I wonder if anyone can give me some advice. I am 7 weeks pregnant today and over the last week or so I have been experiencing nausea throughout the day although I haven't been physically sick at all. Since yesterday I feel as though my pregnancy symptoms are dissapearing. I am still finding it a bit hard to eat certain foods but the nausea has gone and my boobs aren't as sore anymore even though I am still taking Cyclogest. I am not experiencing any pain or spotting/bleeding but the loss of the symptoms I had is sending me into a panic and I am now worried that this is a bad sign. I just can't seem to reason with myself today. At my six week scan they confirmed that it was twins so I was expecting the symptoms to get worse and not go away.

Any advice would be greatly appreciated.

Ali


----------



## Ruth (Aug 6, 2004)

Pregnancy symptoms can come and go without causing any harm to the unborn child. Some women dont get any at all while some suffer all nine months and some will find that they come and go through the pregnancy.

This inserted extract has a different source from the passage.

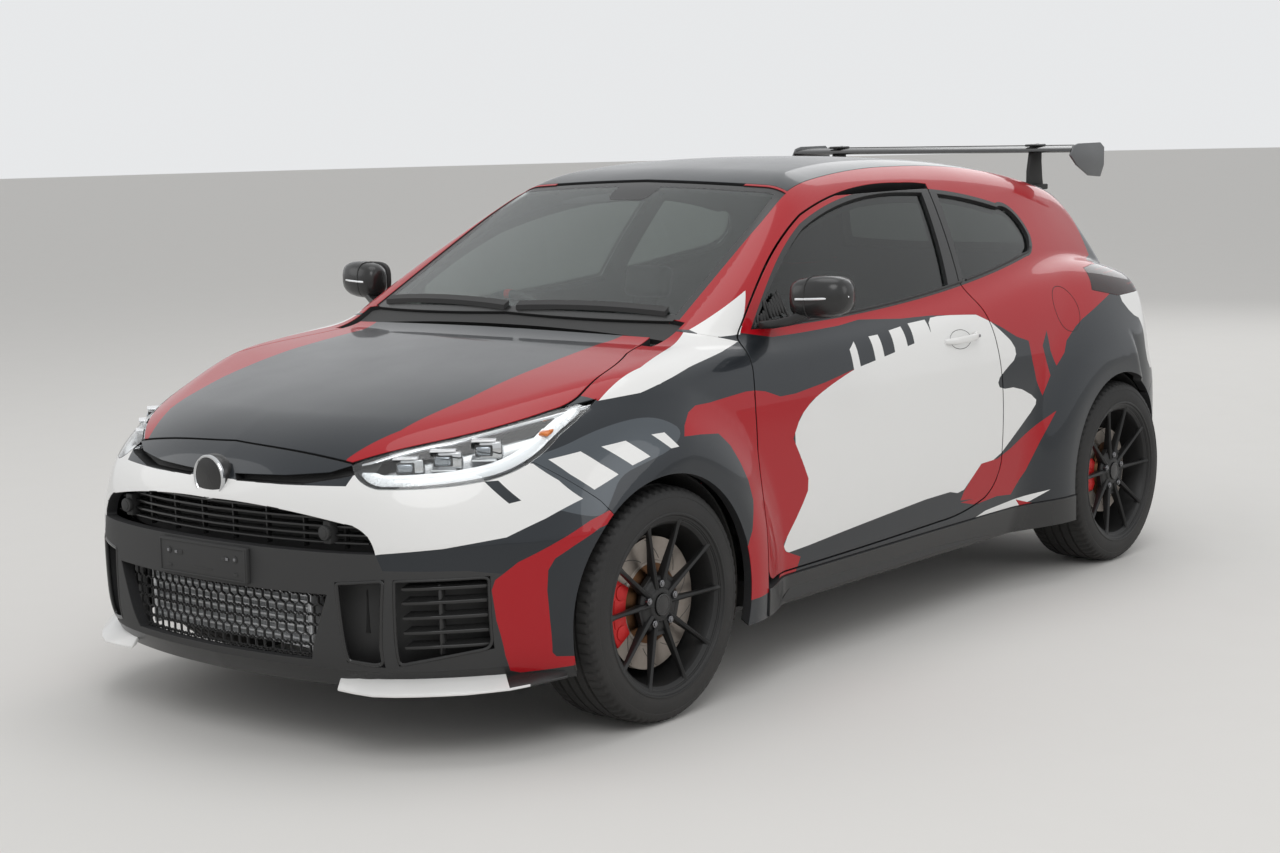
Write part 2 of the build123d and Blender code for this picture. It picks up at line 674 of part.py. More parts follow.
# Front corner. The kingpin stands upright, a little inboard of the wheel's centre
kingpin_in, ball_radius, ball_up = 14.0, 11.0, 112.0
upright_x = -86.0


def knuckle():
    plate = Pos(upright_x, 0, 0) * Box(30, 90, 2 * ball_up + 60) + Pos(upright_x, -90, 0) * Box(30, 100, 60)
    shapes = [stub(100), plate]
    for up in (-1, 1):
        z = up * (ball_up + 22)
        reach = -upright_x - kingpin_in
        shapes.append(Pos(upright_x + reach / 2, 0, z) * Box(reach, 44, 16))
        shapes.append(Pos(-kingpin_in, 0, z) * Cylinder(22, 16))
        shapes.append(Pos(-kingpin_in, 0, z + up * 14) * Cylinder(ball_radius, 28))
    shapes.append(Pos(upright_x, 70, -30) * Box(24, 80, 24))
    return shapes[0].fuse(*shapes[1:])


def caliper(radius, length, turn):
    """Block astride the disc, with its slot cut from the disc's own size."""
    block = Pos(disc_x, 0, radius - 24) * Box(58, length, 60)
    block &= along_x(0, 0, 0, caliper_reach, 400)
    slot = along_x(disc_x, 0, 0, radius + panel_gap, disc_thick + 2 * panel_gap)
    foot_in, foot_out = upright_x + 15, disc_x - 22
    foot = Pos((foot_in + foot_out) / 2, 0, radius - 56) * Box(foot_out - foot_in, 56, 30)
    return Rot(turn, 0, 0) * biggest((block + foot) - slot)


def at_front(shape):
    return Pos(front_wheel_x, front_axle_y, wheel_z) * shape


def at_rear(shape):
    return Pos(rear_wheel_x, rear_axle_y, wheel_z) * shape


def arm(inner, outer, z, radius=14):
    """Round link between two points of one level."""
    a, b = Vector(*inner, z), Vector(*outer, z)
    run = b - a
    return Plane(origin=a, z_dir=run) * Pos(0, 0, run.length / 2) * Cylinder(radius, run.length)


def front_links():
    """Lower and upper links of the left front wheel, each with the eye of its ball pin."""
    shapes = []
    for up in (-1, 1):
        z = wheel_z + up * (ball_up + 22 + 18)
        x = front_wheel_x - kingpin_in
        eye = Pos(x, front_axle_y, z) * Cylinder(24, 14)
        link = eye + arm((410, front_axle_y - 120), (x - 8, front_axle_y), z, 7)
        link += arm((410, front_axle_y + 120), (x - 8, front_axle_y), z, 7)
        shapes.append(link - Pos(x, front_axle_y, z) * Cylinder(ball_radius + shaft_play, 40))
    return shapes


# Under the floor
floor_z, floor_thick = 200.0, 14.0
rail_in, rail_x, rear_floor_z = 425.0, 445.0, 375.0
rear_floor_low = rear_floor_z - floor_thick / 2
post_out, post_in = door_hinge_low[0] - door_thick - 31, door_hinge_low[0] - door_thick - 79
beam_y = -1840.0
# Jacking pads under the sills
jack_x, jack_places, jack_drop = 720.0, (-550.0, 850.0), 8.0


def subframe():
    """Front cross members and rails, with the wheels' links."""
    shapes = [Pos(0, front_axle_y + s * 120, 178) * Box(2 * rail_in, 50, 60) for s in (-1, 1)]
    shapes += [Pos(s * (rail_in - 25), front_axle_y, 305) * Box(50, 300, 320) for s in (-1, 1)]
    for link in front_links():
        shapes += [link, right_of(link)]
    return shapes[0].fuse(*shapes[1:])


def rear_axle():
    """Cross member, two trailing links, springs and the stubs of the rear wheels."""
    half = rear_wheel_x + upright_x
    shapes = [Pos(0, rear_axle_y, 300) * Box(2 * half, 90, 60)]
    left = [at_rear(stub(100)), at_rear(Pos(upright_x, -20, 0) * Box(30, 150, 150)),
            Pos(half - 60, rear_axle_y - 190, 270) * Box(40, 380, 50),
            Pos(rail_x, rear_axle_y, (330 + rear_floor_low - seat_gap) / 2)
            * Cylinder(40, rear_floor_low - seat_gap - 330)]
    for shape in left:
        shapes += [shape, right_of(shape)]
    return shapes[0].fuse(*shapes[1:])


def underbody():
    """Floor pan, tunnel, bulkhead, rails, sills, hinge posts and bumper beam."""
    top = floor_z + floor_thick
    shapes = [Pos(0, 130, floor_z + floor_thick / 2) * Box(2 * 760, 1740, floor_thick),
              Pos(0, -1240, 260) * Box(2 * 360, 1000, floor_thick),
              Pos(0, 1400, rear_floor_z) * Box(2 * 470, 860, floor_thick),
              Pos(0, -730, 567) * Box(2 * 600, 20, 740),
              Pos(0, 990, 290) * Box(2 * 470, 20, 180),
              (Pos(0, 130, top + 50) * Box(260, 1700, 110)) - Pos(0, 130, top + 38) * Box(220, 1800, 110),
              Pos(0, beam_y, 385) * Box(2 * 465, 30, 110)]
    for s in (-1, 1):
        shapes.append(Pos(s * rail_x, (beam_y - 740) / 2, 385) * Box(40, -740 - beam_y, 110))
        shapes.append(Pos(s * rail_x, 1428, rear_floor_z + 55) * Box(40, 824, 110))
        shapes.append(Pos(s * (post_in + post_out) / 2, -662, 520) * Box(post_out - post_in, 130, 620))
        shapes.append(Pos(s * 770, 140, (top + skirt_top - 1) / 2) * Box(120, 1660, skirt_top - 1 - top))
        for y in jack_places:
            shapes.append(Pos(s * jack_x, y, floor_z - jack_drop / 2) * Box(60, 90, jack_drop))
        for z in hinge_levels:
            axis = hinge_point(z)
            arm_ = Pos((post_out + axis.X) / 2 - 2, axis.Y, z) * Box(axis.X - post_out - 4, 20, hinge_eye)
            eye = (arm_ + Pos(axis) * Cylinder(pin_radius + 6, hinge_eye))
            eye -= Pos(axis) * hinge_lean * Cylinder(pin_radius + shaft_play, 90)
            shapes.append(eye if s > 0 else right_of(eye))
        reach = -740 - bonnet_hinge[0]
        leg = Pos(s * bonnet_hinge_x, -740 - reach / 2 - 6, bonnet_hinge[1] - 60) * Box(16, reach + 12, 20)
        leg += Pos(s * bonnet_hinge_x, bonnet_hinge[0], bonnet_hinge[1] - 33) * Box(16, 20, 60)
        leg += along_x(s * bonnet_hinge_x, *bonnet_hinge, pin_radius + 5, 16)
        shapes.append(leg - along_x(s * bonnet_hinge_x, *bonnet_hinge, pin_radius + shaft_play, 90))
    shape = shapes[0].fuse(*shapes[1:])
    for skirt in parts["side_skirts"].solids():
        shape -= skirt
    return shape


def bonnet_lugs(shape):
    """Adds the two hinge lugs, each with its pin, under the rear of the bonnet."""
    for s in (-1, 1):
        lug = Pos(s * (bonnet_hinge_x + 22), bonnet_hinge[0], bonnet_hinge[1] + 12) * Box(16, 26, 46)
        shape += lug + along_x(s * (bonnet_hinge_x + 10), *bonnet_hinge, pin_radius, 40)
    return biggest(shape)


def cowl():
    """Tray between the bonnet's rear edge and the screen."""
    wall = slab(from_below, span(-640, 640, 9), span(-850, -730, 5), cowl_thick, cowl_set)
    wall &= Pos(0, cowl_rear - 50, 1000) * Box(2 * cowl_half, 100, 400)
    return biggest(wall - bonnet_sweep(cowl_half))


def seat(x):
    cushion = fillet((Pos(x, -60, 400) * Box(440, 480, 130)).edges(), 30)
    back = fillet((Pos(x, 255, 700) * Rot(-16, 0, 0) * Box(450, 110, 560)).edges(), 35)
    head = fillet((Pos(x, 345, 1030) * Rot(-16, 0, 0) * Box(230, 90, 150)).edges(), 30)
    base = floor_z + floor_thick + seat_gap
    foot = Pos(x, -40, (base + 345) / 2) * Box(300, 360, 345 - base)
    return cushion + back + head + foot


def bench():
    cushion = fillet((Pos(0, 765, 450) * Box(1100, 400, 150)).edges(), 35)
    back = fillet((Pos(0, 1035, 720) * Rot(-20, 0, 0) * Box(1080, 110, 480)).edges(), 35)
    base = floor_z + floor_thick + seat_gap
    foot = Pos(0, 770, (base + 385) / 2) * Box(1000, 340, 385 - base)
    tunnel = Pos(0, 770, base + 40) * Box(272, 500, 150)
    return (cushion + back + foot) - tunnel


steer_x = -370.0
column = Vector(0, 0.9, 0.42).normalized()
steering_centre = Vector(steer_x, -300, 880)
column_radius = 16.0


def on_column(shape):
    return Plane(origin=steering_centre, z_dir=column) * shape


def dashboard():
    """Dashboard across the bulkhead, with the shroud that the column turns in."""
    section = make_face(Polyline((-719.7, 560), (-719.7, 900), (-640, 935), (-470, 925), (-400, 880),
                                 (-420, 760), (-500, 700), (-540, 560), close=True))
    shape = extrude(Plane.YZ * section, 640, both=True)
    shape += on_column(Pos(0, 0, -95) * Cylinder(34, 130))
    return shape - on_column(Pos(0, 0, -120) * Cylinder(column_radius + shaft_play, 260))


def steering_wheel():
    boss = Cylinder(52, 40)
    spokes = [Rot(0, 0, turn) * Pos(95, 0, 0) * Box(165, 34, 14) for turn in (0, 180, 270)]
    shape = boss.fuse(*spokes) + Torus(178, 15)
    return on_column(shape + Pos(0, 0, -100) * Cylinder(column_radius, 180))


def mirror():
    """Door mirror, cut to sit on the door and its glass."""
    housing = fillet((Pos(918, -480, 1085) * Rot(0, 0, 8) * Box(172, 110, 120)).edges(), 34)
    shape = housing + Pos(850, -505, 1018) * Box(110, 60, 30) + Pos(800, -520, 1006) * Box(120, 90, 26)
    return biggest(shape - parts["door_l"] - parts["door_window_l"])


# Rear wing on two stems
blade_half = 610.0
wing_section = [(1560, 1440), (1600, 1452), (1700, 1454), (1800, 1440), (1800, 1432), (1700, 1438),
                (1600, 1436), (1560, 1432)]


def rear_wing():
    blade = extrude(Plane.YZ * make_face(Polyline(*wing_section, close=True)), blade_half, both=True)
    ends = [Pos(s * blade_half, 1690, 1400) * Box(10, 260, 130) for s in (-1, 1)]
    stems = [Pos(s * 430, 1620, 1370) * Box(16, 110, 160) for s in (-1, 1)]
    return biggest(blade.fuse(*ends, *stems) - parts["tailgate"])


pipe_x, pipe_z, pipe_radius = 560.0, 262.0, 52.0


def exhaust():
    hanger_top = rear_floor_low - seat_gap
    shapes = [along_y(0, 750, 162, 30, 1500), Pos(0, 1600, 230) * Box(700, 240, 130)]
    shapes += [Pos(s * 440, 1750, 250) * Box(200, 60, 60) for s in (-1, 1)]
    shapes += [Pos(s * 250, 1600, (290 + hanger_top) / 2) * Box(40, 40, hanger_top - 290) for s in (-1, 1)]
    shapes += [along_y(s * pipe_x, 1860, pipe_z, pipe_radius, 240) for s in (-1, 1)]
    shape = shapes[0].fuse(*shapes[1:])
    for s in (-1, 1):
        shape -= along_y(s * pipe_x, 1900, pipe_z, pipe_radius - 6, 200)
    return shape


def engine():
    """The closed engine and gearbox as one mass, on its mounts."""
    block = Pos(0, -1180, 590) * Box(640, 560, 460)
    return block + Pos(0, -1180, 400) * Box(2 * (rail_in - 50 - seat_gap), 80, 60)


wiper_height, wiper_gap, wiper_turn = 14.0, 0.8, 6.4


def wiper(side, length):
    """Arm and blade lying along the foot of the screen."""
    proud = wiper_height + wiper_gap - glass_set
    wall = slab(from_below, span(-640, 640, 9), span(-810, -690, 4), wiper_height, -proud)
    blade = Pos(side * 290, -751, 1000) * Rot(0, 0, side * wiper_turn) * Box(length, 22, 400)
    return biggest(wall & blade)


def plate_holder():
    """Blank number plate holder on the bumper, with two bolt holes."""
    height = plate_high - plate_low
    shape = Pos(0, nose_tip + 20, plate_low + height / 2) * Box(2 * plate_half, 40, height)
    return biggest(shape - parts["front_bumper"]) - plate_bolts()


def build():
    keep("bonnet", bonnet_lugs(bonnet()))
    keep("roof", roof())
    pair("front_wing", front_wing())
    keep("front_bumper", front_bumper())
    pair("side_panel", side_panel())
    pair("door", door())
    pair("door_window", door_window())
    glass = quarter_window()
    keep("fixed_glass", windscreen(), glass, right_of(glass))
    keep("tailgate", tailgate())
    keep("hatch_glass", hatch_glass())
    keep("rear_bumper", rear_bumper())
    lamp = headlamp()
    keep("headlamps", lamp, right_of(lamp))
    lamp = tail_lamp()
    keep("tail_lamps", lamp, right_of(lamp))
    skirt, blade = side_skirt(), splitter()
    keep("side_skirts", skirt, right_of(skirt))
    keep("splitters", blade, right_of(blade))
    keep("plate_holder", plate_holder())
    keep("grilles", *[biggest(grille(*row) - parts["front_bumper"]) for row in grille_rows])
    keep("intercooler", Pos(0, beam_y - 15 - 30 - seat_gap, 350) * Box(620, 60, 150))
    for name, place, radius in (("front", at_front, disc_radius), ("rear", at_rear, rear_disc_radius)):
        for kind, shape in (("tyre", tyre()), ("rim", rim()), ("disc", disc(radius))):
            pair(f"{kind}_{name}", place(shape))
    pair("knuckle", at_front(knuckle()))
    pair("caliper_front", at_front(caliper(disc_radius, 190, 90)))
    rear = at_rear(caliper(rear_disc_radius, 130, 90))
    keep("calipers_rear", rear, right_of(rear))
    keep("front_subframe", subframe())
    keep("rear_axle", rear_axle())
    keep("underbody", underbody())
    keep("cowl", cowl())
    keep("front_seats", seat(-370), seat(370))
    keep("rear_bench", bench())
    keep("dashboard", dashboard())
    keep("steering_wheel", steering_wheel())
    pair("mirror", mirror())
    keep("rear_wing", rear_wing())
    keep("exhaust", exhaust())
    keep("engine", engine())
    keep("wipers", wiper(-1, 560), wiper(1, 520))


build()
os.makedirs("parts", exist_ok=True)
for name, shape in parts.items():
    export_step(shape, f"parts/{name}.step")
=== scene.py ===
from math import atan2, cos, pi, radians, sin, sqrt

import bmesh
import bpy
import numpy as np
from bpy.props import FloatProperty, FloatVectorProperty, PointerProperty
from mathutils import Matrix, Vector
from mathutils.geometry import delaunay_2d_cdt


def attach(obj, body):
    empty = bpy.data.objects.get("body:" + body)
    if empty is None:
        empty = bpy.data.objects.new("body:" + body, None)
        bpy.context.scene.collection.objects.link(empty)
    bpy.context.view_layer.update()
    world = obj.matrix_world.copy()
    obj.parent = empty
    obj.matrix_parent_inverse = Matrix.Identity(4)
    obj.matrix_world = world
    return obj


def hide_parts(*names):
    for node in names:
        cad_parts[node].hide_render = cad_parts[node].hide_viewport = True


bl_info = {
    "name": "Rally Car",
    "version": (1, 0, 0),
    "blender": (4, 5, 0),
    "location": "View3D > Sidebar > Rally Car",
    "description": "Builds a three-door rally hatchback on a plain pale stage",
    "category": "Add Mesh",
}

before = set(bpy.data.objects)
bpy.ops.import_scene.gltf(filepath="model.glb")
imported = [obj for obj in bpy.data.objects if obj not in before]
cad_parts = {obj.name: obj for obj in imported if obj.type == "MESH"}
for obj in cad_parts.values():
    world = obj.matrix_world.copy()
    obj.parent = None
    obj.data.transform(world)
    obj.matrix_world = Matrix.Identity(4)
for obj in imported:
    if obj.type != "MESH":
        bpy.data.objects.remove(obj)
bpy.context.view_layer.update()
MM = 0.001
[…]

I was in the  last group and now have a tyke of a nearly four year old!
Please don´t worry, your scan was fine and that´s the most important thing.

Ruth


----------



## Clare_S (Aug 9, 2003)

Hi Ali

can I just say on this I had morning sickness from early on and some days I would panic because I had no symptoms and felt fine.  Oh boy did I regret opening my mouth when the next day or the day after I felt like I had been hit by a bus because I felt so sick !

My boobs hurt for about a week or so but since very early on they have been fine

Clare


----------



## Newmumtobe (Nov 15, 2004)

Hi - I was just wondering how you are getting on? I am in the same situation now and waiting for an emergency scan on Wednesday.
I hope all is well x
P.S, Funny how feeling so ill can be strangely comforting!


----------